AASU is the organisation that had represented the Assam agitation against the illegal migrants in the state between 1979 to 1985. It is also the organisation that had signed the Assam Accord of 1985. They, therefore, represent Assamese chauvinists, who have a clear agenda. They want all ‘outsiders’ including illegal Bangladeshi immigrants and Bengali Hindus to be excluded from Assam. Their main aspect of activism is the protection of Assamese culture and language of the state. And with the passage of the CAB, they fear that the indigenous culture and language of Assam is under threat with the passage of CAB. They have also sounded apprehensions about the possibility of Bengali Hindus flooding the Brahmaputra valley with the passage of the CAB in the Parliament. It is because of the chauvinistic nature of protests that the Bengali-majority Barak Valley has not witnessed major protests and agitations post the passage of CAB in the Parliament.
The AAMSU, the other prominent student union leading the protests, on the other hand, has been opposed to both the CAB and the NRC. Thus, while AASU wants Assam to be rid of everyone which the Assamese chauvinists see as ‘outsiders’, the AAMSU wants to maintain the status quo. In fact, even former Assam Chief Minister, Tarun Gogoi had claimed that it was AAMSU because of which the NRC got delayed. The AIUDF also seems to be airing sentiments both against the NRC and the CAB. The political outfit which is pretty influential in the state has already drawn fire for its sympathy towards the Muslim illegal immigrants. Though AIUDF supremo, Badruddin Ajmal has maintained that the Bengali-speaking Muslims are not Bangladeshis, the party continues to draw fire for appeasing the Bangladeshi Muslim vote bank, which is, of course, a major political asset that the AIUDF does not want to lose. Therefore, the party is using the protests over CAB to keep Assam on the boil and also to avoid NRC. In fact, BJP’s key person in the North-East, Himanta Biswa Sarma has even alleged that the vehicles being used in the anti-CAB stir are financed by Badruddin Ajmal.

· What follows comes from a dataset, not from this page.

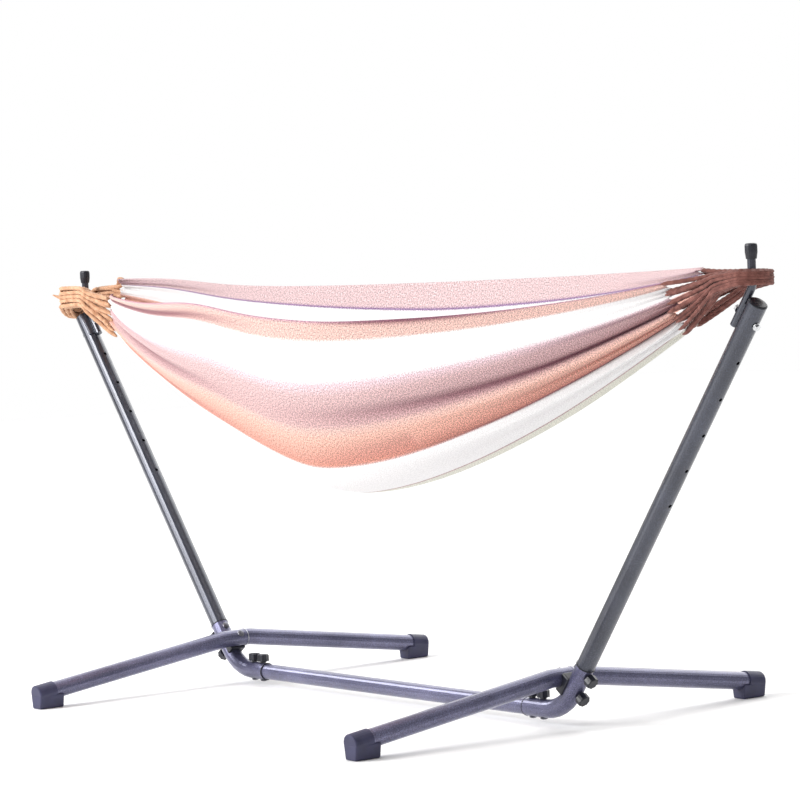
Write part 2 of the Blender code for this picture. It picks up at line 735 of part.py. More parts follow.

While the issue is a local one for the AIUDF, the Congress is pursuing an even larger political objective out of the ongoing stir in Assam. The party has been acting in a totally bipolar manner and has taken two irreconcilable lines of protest against the CAB. It has been arguing that the CAB is violative of Article 14 since it discriminates on the basis of religion, which in itself is a an elementary and flawed understanding of the constitutional provision, but even if that argument was to be accepted, it would not solve Assam’s issues.
What Congress has been arguing implies that it would have supported the CAB had it not been restricted to non-Muslims persecuted in Pakistan, Bangladesh and Afghanistan as then it would not have amounted to an assault on the Constitution and its “secular” values, but then it would have made no difference to the state of Assam as the Bengali Hindus would have still acquired citizenship.
The other argument that people like Gaurav Gogoi within the Congress are making is that the CAB is against the spirit of special constitutional protection afforded to the North-eastern states and the CAB. The Congress stand itself is incoherent and irreconcilable. Congress leaders like Manmohan Singh and Tarun Gogoi, in the past, have demanded citizenship for refugees of religious persecution.
For the Congress, the issue is not limited to Assam. The manner in which Rahul Gandhi tried to trigger panic with a provocative tweet reading, “The CAB is an attempt by Modi-Shah Govt to ethnically cleanse the North East. It is a criminal attack on the North East, their way of life and the idea of India. I stand in solidarity with the people of the North East and am at their service,” shows that the grand old party is looking at the Assam agitation as an opportunity to bring down Himanta Biswa Sarma and Assam CM, Sarbananda Sonowal, both of whom have emerged as tall leaders in the Assam and North-east. The larger conspiracy is of course to inflict damage upon the credibility of the Modi-Shah duo. This also explains the irresponsible Kashmir comparisons that the Congress has been making.
As Assam passes through a tough period, it is clear that the issue is not as simplistic as it is being portrayed. There are political machinations and vested interests involved, which are not allowing tempers to calm down in the state.